Егерь сосредоточенно помалкивал и не скрывал интереса, наблюдая за раскопками.
— Лучше сделать это сейчас. Запишем в протокол, что ты сам указал место захоронения. Помоги себе сам. Или я тебе начну помогать.
— Да отстань ты! — не глядя, бросил Карпенко. — Помощник нашёлся… Знаю я, как вы помогаете!
— Смотри, я тебе предлагал, — Савватеев отошёл к медику и стал наблюдать за егерем со стороны.
Офицеры копали теперь по очереди, поскольку в тесноватой могиле уже было не развернуться, время от времени эксперт подходил, заглядывал в яму и сдерживал рвение бойцов, заставляя снимать грунт слоями — кажется, работа развеяла его мистическое настроение.
— Есть! — наконец сказал боец и сел на край раскопа. — Глядите…

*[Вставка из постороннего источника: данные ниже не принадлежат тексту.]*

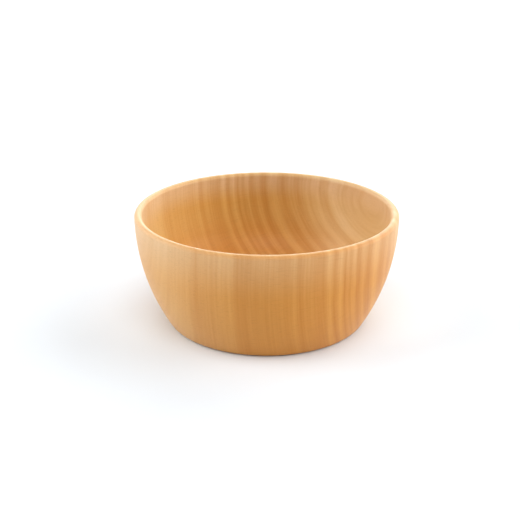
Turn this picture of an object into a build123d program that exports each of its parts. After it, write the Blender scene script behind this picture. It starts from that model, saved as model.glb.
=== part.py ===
from build123d import *
import os
from math import sqrt

# Shaving bowl, turned from one block of pale hardwood. A full-round lip runs into a wall that bulges
# outward and thickens towards the base. The inside is dished, and a shallow recess turned into the
# underside leaves a foot ring that the bowl stands on.
# Millimetres, +Z up, origin at the centre of the standing face.

# Driving dimensions
OUTER_DIAMETER = 110.0  # widest, at the lip
HEIGHT = 47.5  # standing face to the top of the lip
LIP_THICKNESS = 3.2  # the lip is a full round of this diameter
OUTER_WALL_CURVE = 87.0  # section radius of the wall's outside
INNER_WALL_CURVE = 70.0  # section radius of the wall's inside
INNER_DEPTH = 39.5  # top of the lip to the middle of the floor
FLOOR_DISH = 1.6  # rise of the floor from its middle to the start of the wall
INNER_CORNER = 20.0  # radius between the wall's inside and the floor
FOOT_EDGE = 2.6  # rounding between the wall's outside and the standing face
RECESS_DIAMETER = 64.0  # underside recess
RECESS_DEPTH = 1.5
RECESS_CORNER = 0.8
FOOT_RING_EDGE = 0.5  # rounding of the foot ring's inner edge

# Derived dimensions
lip_height = HEIGHT - LIP_THICKNESS / 2
lip_radius = (OUTER_DIAMETER - LIP_THICKNESS) / 2
outer_radius = OUTER_DIAMETER / 2
inner_radius = outer_radius - LIP_THICKNESS
recess_radius = RECESS_DIAMETER / 2
floor_height = HEIGHT - INNER_DEPTH


def wall_radius(radius_at_lip, curve, height):
    """The radius, at a height, of a wall arc that is upright where it meets the lip."""
    return radius_at_lip - curve + sqrt(curve**2 - (lip_height - height) ** 2)


# Corners of the section, as (radius, height)
lip_outside = (outer_radius, lip_height)
lip_inside = (inner_radius, lip_height)
foot_corner = (wall_radius(outer_radius, OUTER_WALL_CURVE, 0), 0)
ring_corner = (recess_radius, 0)
recess_corner = (recess_radius, RECESS_DEPTH)
recess_middle = (0, RECESS_DEPTH)
floor_middle = (0, floor_height)
floor_edge_height = floor_height + FLOOR_DISH
floor_corner = (
    wall_radius(inner_radius, INNER_WALL_CURVE, floor_edge_height),
    floor_edge_height,
)
floor_curve = (floor_corner[0] ** 2 + FLOOR_DISH**2) / (2 * FLOOR_DISH)

# Bowl
with BuildPart() as bowl:
    with BuildSketch(Plane.XZ) as section:
        with BuildLine():
            RadiusArc(foot_corner, lip_outside, -OUTER_WALL_CURVE)
            CenterArc((lip_radius, lip_height), LIP_THICKNESS / 2, 0, 180)
            RadiusArc(lip_inside, floor_corner, INNER_WALL_CURVE)
            RadiusArc(floor_corner, floor_middle, floor_curve)
            Polyline(floor_middle, recess_middle, recess_corner, ring_corner, foot_corner)
        make_face()
        for corner, rounding in (
            (floor_corner, INNER_CORNER),
            (foot_corner, FOOT_EDGE),
            (recess_corner, RECESS_CORNER),
            (ring_corner, FOOT_RING_EDGE),
        ):
            fillet(section.vertices().sort_by_distance(corner)[0], rounding)
    revolve(axis=Axis.Z)

bowl.part.label = "bowl"

os.makedirs("parts", exist_ok=True)
export_step(bowl.part, "parts/bowl.step")
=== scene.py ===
from math import acos, atan2, cos, hypot, pi, radians, sin, sqrt

import bpy
import numpy as np
from mathutils import Euler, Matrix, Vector


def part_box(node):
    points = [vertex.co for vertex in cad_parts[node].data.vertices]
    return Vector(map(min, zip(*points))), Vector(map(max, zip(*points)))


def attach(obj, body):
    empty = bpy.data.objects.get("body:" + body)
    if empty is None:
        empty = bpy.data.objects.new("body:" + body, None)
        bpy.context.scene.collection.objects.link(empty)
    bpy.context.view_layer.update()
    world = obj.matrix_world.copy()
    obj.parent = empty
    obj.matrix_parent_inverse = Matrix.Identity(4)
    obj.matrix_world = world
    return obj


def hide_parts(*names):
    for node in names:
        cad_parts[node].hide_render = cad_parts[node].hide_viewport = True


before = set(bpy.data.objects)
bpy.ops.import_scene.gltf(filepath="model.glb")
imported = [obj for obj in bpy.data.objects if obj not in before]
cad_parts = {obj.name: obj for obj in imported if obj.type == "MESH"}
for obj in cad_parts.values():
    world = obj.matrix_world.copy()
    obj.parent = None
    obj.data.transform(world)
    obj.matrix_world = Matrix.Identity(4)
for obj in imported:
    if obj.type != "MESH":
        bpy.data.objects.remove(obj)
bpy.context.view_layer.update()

# ---------------------------------------------------------------------------------------------
# Driving dimensions, in metres. The bowl's width and height come from its part in model.glb.
# ---------------------------------------------------------------------------------------------
LOW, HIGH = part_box("bowl")
OUTER_RADIUS = (HIGH.x - LOW.x) / 2
HEIGHT = HIGH.z - LOW.z

LIP_THICKNESS = 0.0032  # the lip is a full round
OUTER_CURVE = 0.087  # section radius of the wall's outside
INNER_CURVE = 0.070  # section radius of the wall's inside
FLOOR_HEIGHT = 0.0080  # middle of the floor above the standing face
FLOOR_DISH = 0.0016  # rise of the floor from its middle to the start of the wall
INNER_CORNER = 0.020  # radius between the wall's inside and the floor
FOOT_EDGE = 0.0026  # rounding between the wall's outside and the standing face
RECESS_RADIUS = 0.032  # underside recess
RECESS_DEPTH = 0.0015
RECESS_CORNER = 0.0008
RING_EDGE = 0.0005  # rounding of the foot ring's inner edge

SEGMENTS = 400  # facets round the bowl

# ---------------------------------------------------------------------------------------------
# The block of wood that the bowl was turned from, in millimetres. The fibres lie level. The growth
# rings are cylinders round a pith that lies beside the bowl, along the fibres.
# ---------------------------------------------------------------------------------------------
MM = 1000.0
FIBRE_ANGLE = radians(23.9)  # from -Y towards +X, seen from above
ACROSS = (cos(FIBRE_ANGLE), sin(FIBRE_ANGLE), 0.0)  # level, from the bowl towards the pith
ALONG = (sin(FIBRE_ANGLE), -cos(FIBRE_ANGLE), 0.0)  # along the fibres
PITH_DISTANCE = 85.0  # from the bowl's axis
PITH_HEIGHT = 40.0

# Growth rings: how far each lies from the bowl's axis, towards the pith, and its tone, from -1 for the
# darkest latewood line to 1 for the palest band. Between them the tone runs smoothly.
RING_SPAN = 56.0
RINGS = (
    (-56, 0.0), (-47, 0.1), (-43.8, -0.4), (-40, 0.0), (-34.5, 0.5), (-32, -0.3), (-20, 0.2),
    (-15, -0.1), (-12.8, 0.5), (-10.7, -0.6), (-8.8, 0.1), (-1.2, -0.5), (1, 1.0), (3.4, -0.8), (6, 1.0),
    (7.8, -0.8), (9.3, 0.2), (10.6, -0.5), (12.5, 0.6), (14.4, -1.0), (17.2, 0.3), (20, -1.0),
    (23.8, 0.9), (28, -0.9), (31.2, 0.2), (33.4, -0.6), (36, 0.4), (38, 0.0), (40, 0.9), (42.2, -0.6),
    (44.5, 0.7), (48, -0.4),
)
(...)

— Понятых попрошу подойти ближе, — уже суконным голосом произнёс медик, осторожно спускаясь в могилу.
Из песка торчали подогнутые и разваленные в стороны, колени, а вернее то, что от них осталось…
Старухи опасливо подошли и перекрестились, Карпенко вытянул шею, однако из-за отвала не мог видеть дна могилы, и все равно его реакция была странной: на лице вызревало весёлое удивление.
— Зачищайте, — хладнокровно и деловито распорядился удовлетворённый эксперт, выбираясь с помощью бойцов из ямы. — Как без фотосъёмки? Не знаю…
Эксгуматоры стесали лопатами стенки, чтоб не сыпалось сверху, и начали осторожно выгребать песок по контуру тела. Они явно храбрились — очень уж хотелось выглядеть профессионалами в глазах начальства (не век же в диверсантах ходить), однако обоих мутило от вони и вида полуистлевших останков. Понятые повсхлипывали и тихонько, по-старушечьи расплакались; невозмутимо-меланхоличными оставались лишь эксперт да повеселевший егерь, выворачивающий шею, чтоб заглянуть в яму.
Савватеев почувствовал момент, когда можно задать старому медицинскому волку один-единственный вопрос, который тревожил его больше, чем вся операция. Он подсел сбоку, заглянул в бумаги, спросил полушёпотом;
— Как вы считаете, генетической экспертизе можно доверять?
Эксперт посмотрел со значением:
— Не волнуйтесь, Олег Иванович. Медицинская наука шагнула далеко вперёд. Дальше, чем человеческая психология.
— Что это значит?
— А то, что мы готовы подвергать сомнению все, что не можем постичь своим утлым, позавчерашним мышлением. Как, например, с камнями…
— То есть полная гарантия идентификации?
— Странно, что вы спрашиваете об этом, — занятый делом, проговорил он. — Мне казалось, вы человек прогрессивный… Точность — девяносто девять и девять десятых процента.
— Все-таки одна десятая на ошибку…
— Не бойтесь, американцы поверят! — довольно засмеялся эксперт.
— Почему?
— У них совершенно иная психология, техничная. Они науке верят больше, чем своим глазам.
Задавать ему вопросы больше не имело смысла— мог что-нибудь заподозрить…
Савватеев постоял у ямы, поглядел, как бравые диверсанты залавливают рвотные позывы, и перехватил воровато-пристальный взгляд Карпенко.
— Жертва всегда притягивает, — Савватеев зашёл к нему сзади. — Особенно безвинная…
— А я знаю, кого тут зарыли! — егерь нервно заулыбался, а точнее, оскалился. — И догадываюсь, кто!
— Кто?
В это время боец, обметавший еловым веником останки, вдруг закричал и, как пингвин, выскочил из могилы.
— Смотрите! — лицо у него вытянулось, безумные глаза остановились. — Ничего себе!..
Старухи по-молодому взвизгнули, отскочили, а Карпенко вдруг обвис на дереве, со стоном затрясся, будто зашёлся от кашля, и согнулся пополам — началась истерика. Савватеев схватил его за шиворот, распрямил:
— Нет, смотри! Сейчас подойдёшь поближе, в чёрные глазницы ему посмотришь!.. Эй, бойцы, у кого ключ? Я тебя с ним рядом уложу, в обнимку!
Возле ямы никто не шелохнулся, диверсанты и даже видавший виды медик немо таращились в раскоп, на одеревеневших лицах отпечаталась одна и та же гримаса ужаса.
— Дайте ключ от наручников! — прорычал Савватеев. — Ну что встали?!
И заскочил на кучу земли…
Вскрытая могила, как и несколько минут назад, выглядела мерзко, отвратительно — зрелище не для слабонервных. Из чёрных мумифицированных останков уже торчали ребра, скрюченные руки и ноги по-паучьи вздымались вверх, словно в ожидании добычи, но не это поразило воображение.